#MeToo at the Conservative Political Action Committee


photo by Amani Canada

“A conservative is someone who stands athwart history, yelling ‘Stop!’, at a time when no one is inclined to do so, or to have much patience with those who so urge it.” – William F. Buckley

The above quote has served as boiler plate material for the conservative movement since one of its cornerstones, William F. Buckley, breathed it into being. This past weekend, I attended the Conservative Political Action Committee (CPAC), the premier conference for the conservative movement in the United States. Attending CPAC is considered to be a rite of passage and something you need to do before you graduate from college and enter the world of real, adult politics. The conference, like many others, offered speakers, panels, networking opportunities and job fairs. The conference had speakers ranging from expected to controversial. The names ranged from Ben Shapiro to Vice President Mike Pence to President Donald Trump to Marion Maréchal-Le Pen, Marine Le Pen’s niece. Marion Maréchal-Le Pen’s inclusion was very controversial. She is a member of the Le Pen family in charge of the National Front party in France, which is known for occasionally denying the Holocaust, not exactly a stalwart conservative party in the international sense. It advocates for positions that are blatantly not fiscally conservative such as nationalized health care systems. I walked out and didn’t attend her lecture. To pretend that the National Front is a conservative party and worthy of inclusion at CPAC is to pretend that a dog is a cat.

Le Pen’s inclusion was a controversy when the conference started, and when the conference ended that limelight was focused on Mona Charen. Mona Charen is a writer for the National Review, a magazine founded by William F. Buckley and considered to be the conscience of the conservative movement since its founding. The controversy arose during a panel about #UsToo: Left Out by the Left. I was expecting the panel to be the typical conservative complaints pertaining to leftist’s hypocrisy on feminism where a woman is only a woman if she is a “lefty.” A debate on this matter normally revolves around a few core subjects. First to be discussed is the hypocrisy on the left when it pertains to women being attacked. Oftentimes, the left will complain that legitimate criticism of a left leaning female politician boils down to sexism instead of a difference in policy positions and opinions. For example, Elizabeth Warren and the “nevertheless she persisted” situation. After proper denouncement of the hypocrisy is finished, the debate will move onto whether or not feminism can be salvaged or if it is forever lost to the left’s domain as a word. I don’t think the word can be saved. But that’s another column.

She received the limelight when the debate turned from a generic feminism discussion to “feminist hypocrisy.” Instead of going for the low-hanging fruit and addressing the Democratic Party’s issues with sexual assault and predatory men, she chose to boldly address the issue of the Republican Party’s refusal to expose serial predators in its own tent. The biggest example of this was Roy Moore and the refusal of the Republican Party of Alabama to somehow replace him on the ballot.

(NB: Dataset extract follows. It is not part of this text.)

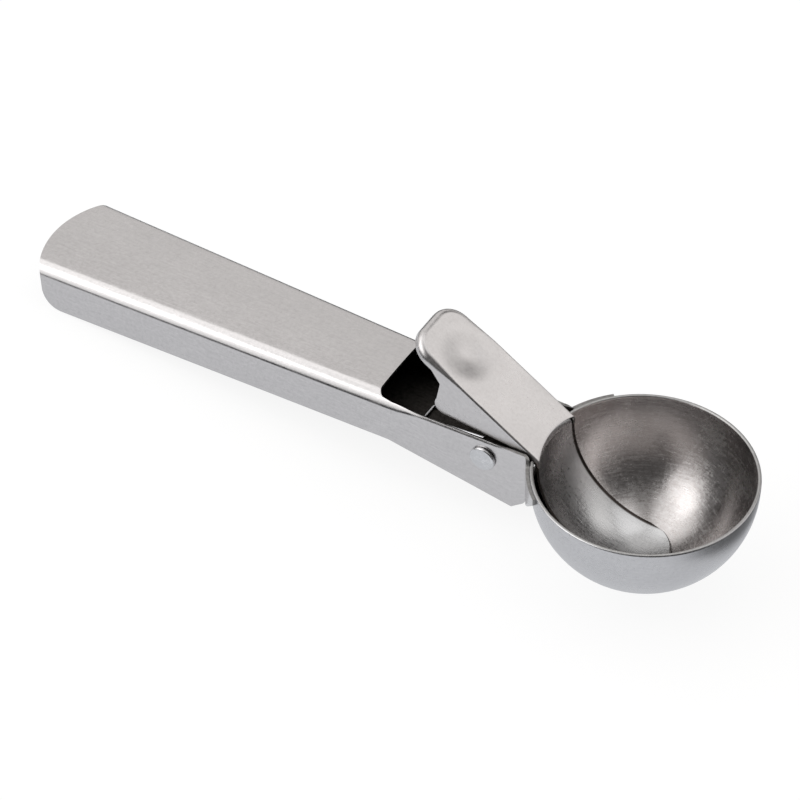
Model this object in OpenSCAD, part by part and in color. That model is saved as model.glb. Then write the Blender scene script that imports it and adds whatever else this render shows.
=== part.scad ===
// Lever ice cream scoop: a pressed bowl on a folded sheet handle, with a thumb
// lever that sweeps a curved blade through the bowl and a spring that returns it.
// The part lies as it does on a table: bowl bottom and handle end at z = 0,
// handle towards -X, bowl towards +X, left and right mirrored about y = 0.

/* [Bowl] */
// Outer radius of the bowl
bowl_r = 26; // [24:0.5:30]
// Sheet thickness of the bowl
bowl_sheet = 0.9; // [0.6:0.1:1.2]
// Height of the straight band under the rim
bowl_band = 2; // [1:0.5:4]
// Depth of the rear slot below the rim
slot_depth = 6.5; // [5:0.5:9]

/* [Handle] */
// Sheet thickness of the handle
handle_sheet = 0.8; // [0.6:0.1:1]
// Length of the handle behind the back of the bowl
handle_len = 137.5; // [110:0.5:160]
// Half width of the handle where the lever opening starts
handle_half_front = 11.4; // [11:0.1:12.5]
// Half width of the handle at its rear end
handle_half_rear = 14.9; // [13:0.1:17]
// Height of the handle's side walls
handle_h = 12.6; // [11:0.1:15]
// Outer radius of the folds along the handle
fold_r = 2.5; // [1.5:0.1:3]
// Radius of the handle's rounded end, seen from above
handle_end_r = 25; // [22:0.5:36]
// Radius of the lower rear corners of the side walls
handle_corner_r = 5; // [2:0.5:7]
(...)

When she began her monologue on the issue, the room split. Some people in the room began to boo, hissing that the accusations were unproven in the court of law and that the Roy Moore situation had been nothing more than Democrats stealing a Senate seat via subterfuge. On the other side was the Trinity delegation. We were the only people to stand up and applaud her for her boldness to stand athwart history yelling stop when few were inclined to listen. Of all the people in that convention hall, probably of over 1,000 people, Trinity students were the only ones willing to stand and be counted. I am not saying that other people weren’t applauding, there most certainly were many others who were not standing.

I stood up and applauded because I was glad to hear someone speak truth to power. Political history is filled with examples of people who are terrible human beings who achieve elected office in spite of everyone knowing they are terrible human beings simply because they are in positions of power and they are on your side. Maybe, just maybe, the positive ramification of the #MeToo movement will be the willingness of the people and political parties to opt to lose elections — or maybe nominate non sexual predators — instead of selling your soul or denying clear factual evidence because the predator is on your side representing your party’s colors and animal. There are over 300 million people in the United States, there are plenty of people who are qualified for political office who have not committed sexual assault and aren’t sexual predators.

Mona Charen was brave enough to put her foot on the ground and stand for the truth, she was booed for it and had to be taken by security from the premise. My group and I were disappointed in this because we moved as quickly as socially allowable in a conference setting to the area where all the speakers would go to take photos afterwards to try and get a picture with her. I am glad she spoke and stood for the truth, I hope when I encounter a similar situation in life that I have her strength.

Also, don’t vote for sexual predators.